Young adults (aged 12-19) were at the highest risk of injury, with 27% of that age group suffering an injury [3]. Two-thirds of the injuries were linked to sports [3].

The survey further revealed that falls were the most common cause of unintentional injuries, particularly among seniors, causing 63% of injuries among that age group [3], whereas workplace injuries were most common in working-age adults [3]. Workers with jobs in trade, transport, and equipment operation were the most at risk [3].

The survey reported that most of the injuries sustained were mild; however, older adults are at a greater risk of sustaining fractures (26% vs 14% in working-age adults) [3]. On the other hand, working-age adults are the greatest risk of sustaining head injuries, which can leave severe and lasting consequences. A total of 98, 440 Canadians sustained head injuries between 2009 and 2010 [3].

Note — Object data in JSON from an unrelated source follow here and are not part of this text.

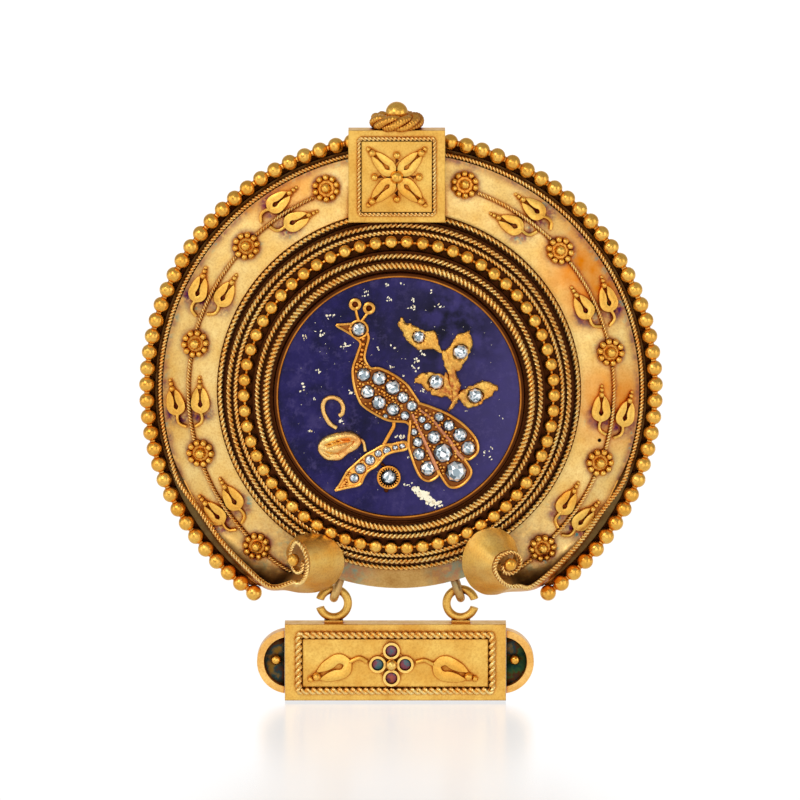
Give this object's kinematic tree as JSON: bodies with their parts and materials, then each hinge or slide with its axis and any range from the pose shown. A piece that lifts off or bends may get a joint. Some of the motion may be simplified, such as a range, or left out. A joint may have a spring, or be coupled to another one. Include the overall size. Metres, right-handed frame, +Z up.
{
  "type": "peacock brooch",
  "caption": "Round gold brooch with a lapis medallion inlaid with a jewelled peacock, a beaded crescent rim with scrolled ends, a plaque on top and a bar that swings below.",
  "frame": {"origin": "on the pin's axis behind the medallion, midway between its posts", "axes": "+X to the viewer's right, +Y from the front of the brooch to its back, into the cloth, +Z up"},
  "size_m": [0.0524, 0.0125, 0.0611],
  "materials": {
    "gold_sheet": "satin bloomed gold, tarnished round its ornament",
    "gold_beads": "bright gold, dark in the recesses",
    "gold_rope": "twisted gold wire, dark between its strands",
    "gold_ornament": "satin gold with dark seams",
    "gold_polished": "polished gold",
    "gold_patina": "satin gold, sunk fields with green and brown tarnish",
    "gold_back": "plain satin gold",
    "gold_inlay": "rose-tinted gold settings",
    "gold_leaf": "hammered orange gold",
    "lapis": "polished lapis lazuli with pyrite flecks",
    "diamond": "rose-cut diamond"
  },
  "bodies": {
    "brooch": {"back_plate": "gold_back", "berry_collet": "gold_inlay", "berry_stone": "diamond", "bezel": "gold_polished", "body_stones": "diamond", "branch": "gold_inlay", "branch_stones": "diamond", "crescent_band": "gold_sheet", "finial_ball": "gold_polished", "finial_ring": "gold_rope", "fruit": "gold_leaf", "head_stone": "diamond", "lapis_disc": "lapis", "leaf_pods": "gold_ornament", "leaf_spray": "gold_leaf", "leaf_stone_1": "diamond", "leaf_stone_2": "diamond", "leaf_stone_3": "diamond", "leaf_stone_4": "diamond", "medallion_bead_wire": "gold_beads", "medallion_frame": "gold_sheet", "peacock_setting": "gold_inlay", "pin": "gold_back", "plaque_box": "gold_sheet", "plaque_flower": "gold_ornament", "plaque_rope": "gold_rope", "rim_bead_wire": "gold_beads", "rim_rope": "gold_rope", "rope_ring_fifth": "gold_rope", "rope_ring_first": "gold_rope", "rope_ring_fourth": "gold_rope", "rope_ring_second": "gold_rope", "rope_ring_third": "gold_rope", "rosettes": "gold_ornament", "stem_wires": "gold_rope", "tail_stone_1": "diamond", "tail_stone_10": "diamond", "tail_stone_11": "diamond", "tail_stone_12": "diamond", "tail_stone_13": "diamond", "tail_stone_2": "diamond", "tail_stone_3": "diamond", "tail_stone_4": "diamond", "tail_stone_5": "diamond", "tail_stone_6": "diamond", "tail_stone_7": "diamond", "tail_stone_8": "diamond", "tail_stone_9": "diamond", "tendril": "gold_leaf", "volute_balls": "gold_polished"},
    "bar": {"bar_box": "gold_sheet", "bar_rope": "gold_rope", "bar_flower": "gold_ornament", "bar_leaf_left": "gold_ornament", "bar_leaf_right": "gold_ornament", "lunette_left": "gold_patina", "lunette_right": "gold_patina"}
  },
  "joints": [
    {"name": "bar_swing", "type": "hinge", "parent": "brooch", "child": "bar", "pos_m": [-0.00038, -0.00218, -0.02805], "axis": [1, 0, 0], "range_deg": [-50, 60]}
  ]
}
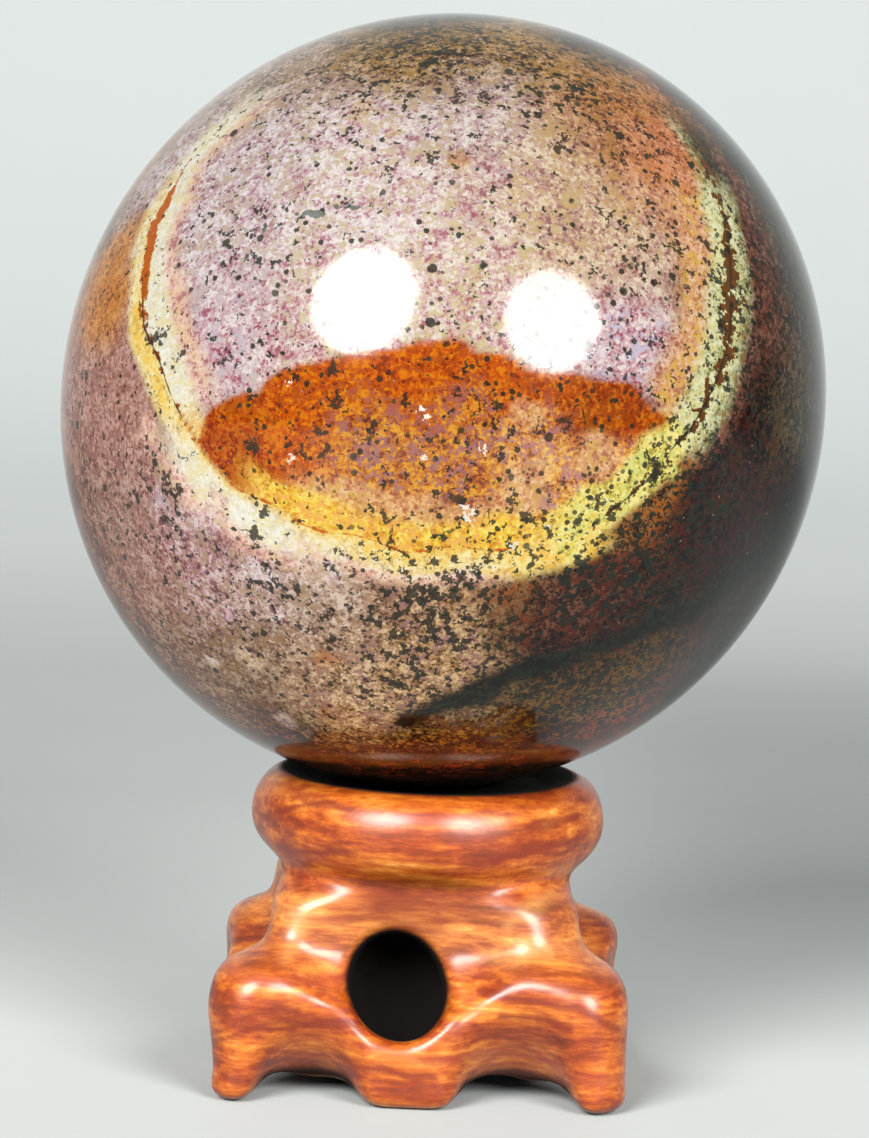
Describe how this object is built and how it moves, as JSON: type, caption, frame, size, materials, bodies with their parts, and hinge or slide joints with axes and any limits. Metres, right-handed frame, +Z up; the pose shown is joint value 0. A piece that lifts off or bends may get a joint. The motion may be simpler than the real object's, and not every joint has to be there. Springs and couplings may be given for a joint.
{
  "type": "ocean jasper sphere on a carved stand",
  "caption": "Polished orbicular jasper sphere that rests in the seat of a small carved hardwood stand with a turned ring top; a display piece for a shelf or desk.",
  "frame": {"origin": "middle of the stand's footprint, on the surface it stands on, below the middle of the sphere", "axes": "+Z up through the middle of the sphere, -Y out of the front face of the stand, +X to the right seen from the front"},
  "size_m": [0.0704, 0.0704, 0.0972],
  "materials": {
    "stone": "high polish, banded cream, orange, mauve and dark green",
    "wood": "gloss varnish over orange-brown figured hardwood"
  },
  "bodies": {
    "root": {"sphere": "stone", "stand": "wood"}
  },
  "joints": []
}
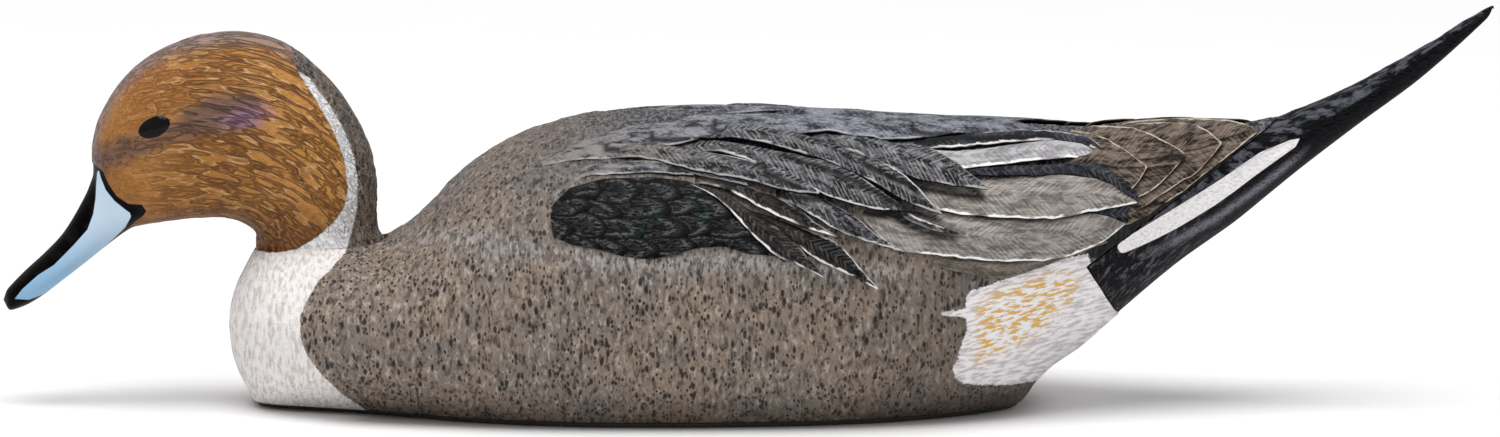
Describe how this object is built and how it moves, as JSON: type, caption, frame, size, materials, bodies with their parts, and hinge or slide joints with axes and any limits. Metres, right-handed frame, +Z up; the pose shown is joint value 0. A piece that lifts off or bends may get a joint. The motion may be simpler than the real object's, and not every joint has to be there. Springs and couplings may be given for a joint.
{
  "type": "floating duck decoy",
  "caption": "Drake pintail duck decoy with a swivelling head, long raised tail, hollow foam-filled body, flat ballasted bottom and a swinging ring for an anchor line.",
  "frame": {"origin": "on the flat bottom, half way between the bill tip and the tail tip, in the plane of symmetry", "axes": "+Z up, -X the way the bill points, +Y to the duck's right"},
  "size_m": [0.508, 0.168, 0.1365],
  "materials": {
    "body_plastic": "matte",
    "head_plastic": "matte",
    "pan_plastic": "matte",
    "tail_rubber": "satin",
    "foam": "matte",
    "iron": "matte",
    "steel": "satin",
    "brass": "satin",
    "nylon": "satin",
    "rubber": "matte",
    "eye_glass": "gloss"
  },
  "bodies": {
    "body": {"body_shell": "body_plastic", "hull_pan": "pan_plastic", "foam_core": "foam", "tail_sprig": "tail_rubber", "tail_socket": "nylon", "tail_clip": "steel", "neck_bush": "nylon", "ballast_bar": "iron", "ballast_cover": "pan_plastic", "ballast_screw_1": "steel", "ballast_screw_2": "steel", "ballast_screw_3": "steel", "ballast_screw_4": "steel", "line_tie_bracket": "brass", "line_tie_screw_1": "steel", "line_tie_screw_2": "steel", "vent_plug": "rubber"},
    "head": {"head_shell": "head_plastic", "left_eye": "eye_glass", "right_eye": "eye_glass", "neck_plug": "nylon", "neck_spring_washer": "steel", "neck_washer": "steel", "neck_bolt": "steel", "neck_nut": "steel"},
    "ring": {"line_tie_ring": "brass"}
  },
  "joints": [
    {"name": "head_swivel", "type": "hinge", "parent": "body", "child": "head", "pos_m": [-0.1458, 0, 0.0555], "axis": [0, 0, 1], "range_deg": [-90, 90]},
    {"name": "line_ring_swing", "type": "hinge", "parent": "body", "child": "ring", "pos_m": [-0.106, 0, 0.0066], "axis": [0, 1, 0], "range_deg": [-99, 16]}
  ]
}
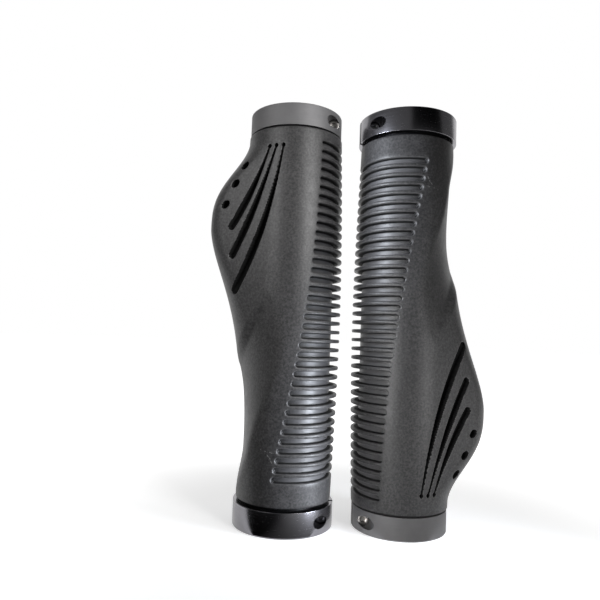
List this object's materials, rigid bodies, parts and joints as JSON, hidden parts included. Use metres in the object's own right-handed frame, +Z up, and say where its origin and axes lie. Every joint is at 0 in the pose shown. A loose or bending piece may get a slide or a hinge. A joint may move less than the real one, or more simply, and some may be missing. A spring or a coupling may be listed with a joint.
{
  "type": "handlebar grips",
  "caption": "Pair of lock-on handlebar grips: rubber sleeves with a palm wing, slits and finger grooves, on core tubes held by split lock rings with pinch bolts.",
  "frame": {"origin": "on the surface that both grips stand on, half way between their axes", "axes": "+Z up along the grips' axes, +X from the left grip to the right grip, +Y away from the viewer of the picture"},
  "size_m": [0.094, 0.034, 0.1357],
  "materials": {
    "rubber": "matte moulded rubber",
    "core_plastic": "matte black nylon",
    "outer_ring_metal": "satin dark grey anodised",
    "inner_ring_metal": "polished black anodised",
    "outer_bolt_steel": "plain steel",
    "inner_bolt_steel": "blackened steel"
  },
  "bodies": {
    "left_inner_clamp": {"left_inner_lock_ring": "inner_ring_metal"},
    "left_inner_bolt": {"left_inner_pinch_bolt": "inner_bolt_steel"},
    "left_sleeve": {"left_rubber_sleeve": "rubber", "left_core_tube": "core_plastic"},
    "left_outer_clamp": {"left_outer_lock_ring": "outer_ring_metal"},
    "left_outer_bolt": {"left_outer_pinch_bolt": "outer_bolt_steel"},
    "right_outer_clamp": {"right_outer_lock_ring": "outer_ring_metal"},
    "right_outer_bolt": {"right_outer_pinch_bolt": "outer_bolt_steel"},
    "right_sleeve": {"right_rubber_sleeve": "rubber", "right_core_tube": "core_plastic"},
    "right_inner_clamp": {"right_inner_lock_ring": "inner_ring_metal"},
    "right_inner_bolt": {"right_inner_pinch_bolt": "inner_bolt_steel"}
  },
  "joints": [
    {"name": "left_inner_bolt_turn", "type": "hinge", "parent": "left_inner_clamp", "child": "left_inner_bolt", "pos_m": [-0.00638, -0.00123, 0.0039], "axis": [-0.0958, -0.9954, 0], "range_deg": [0, 720]},
    {"name": "left_sleeve_pull", "type": "slide", "parent": "left_inner_clamp", "child": "left_sleeve", "axis": [0, 0, 1], "range_m": [0, 0.02]},
    {"name": "left_outer_clamp_pull", "type": "slide", "parent": "left_sleeve", "child": "left_outer_clamp", "axis": [0, 0, 1], "range_m": [0, 0.02]},
    {"name": "left_outer_bolt_turn", "type": "hinge", "parent": "left_outer_clamp", "child": "left_outer_bolt", "pos_m": [-0.00638, -0.00123, 0.1321], "axis": [-0.0958, -0.9954, 0], "range_deg": [0, 720]},
    {"name": "right_grip_lift", "type": "slide", "parent": "left_inner_clamp", "child": "right_outer_clamp", "axis": [0, 0, 1], "range_m": [0, 0.1]},
    {"name": "right_outer_bolt_turn", "type": "hinge", "parent": "right_outer_clamp", "child": "right_outer_bolt", "pos_m": [0.00638, -0.00123, 0.0036], "axis": [0.0958, -0.9954, 0], "range_deg": [0, 720]},
    {"name": "right_sleeve_pull", "type": "slide", "parent": "right_outer_clamp", "child": "right_sleeve", "axis": [0, 0, 1], "range_m": [0, 0.02]},
    {"name": "right_inner_clamp_pull", "type": "slide", "parent": "right_sleeve", "child": "right_inner_clamp", "axis": [0, 0, 1], "range_m": [0, 0.02]},
    {"name": "right_inner_bolt_turn", "type": "hinge", "parent": "right_inner_clamp", "child": "right_inner_bolt", "pos_m": [0.00638, -0.00123, 0.1318], "axis": [0.0958, -0.9954, 0], "range_deg": [0, 720]}
  ]
}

Overall, death due to unintentional injury was the third leading cause of death in Canada in 2019, with 13,746 fatalities [5].

How to Reduce the Chances of an Unintentional Injury?

Harvard Health offers the following suggestions for reducing the chances of getting unintentionally injured:

To reduce the incidence of falls [3]:

  • Build your core strength through exercise.
  • Have your vision regularly checked (poor visual depth perception can cause falls).
  • Remove hazards from your home or workplace (e.g., loose rugs).

To reduce the chances of an accidental poisoning [3]:

  • Take your medication exactly as prescribed by your doctor.
  • Check for drug interactions and be sure to tell your doctor about all the medication that you are taking.
  • Avoid alcohol while taking certain medications.

To reduce the risk of sustaining injuries in a motor vehicle accident [3]:

  • Have your vision regularly checked.
  • Ensure your vehicle is in good condition (e.g., tires are properly inflated).
  • Do not use your phone while driving or while crossing the road as a pedestrian.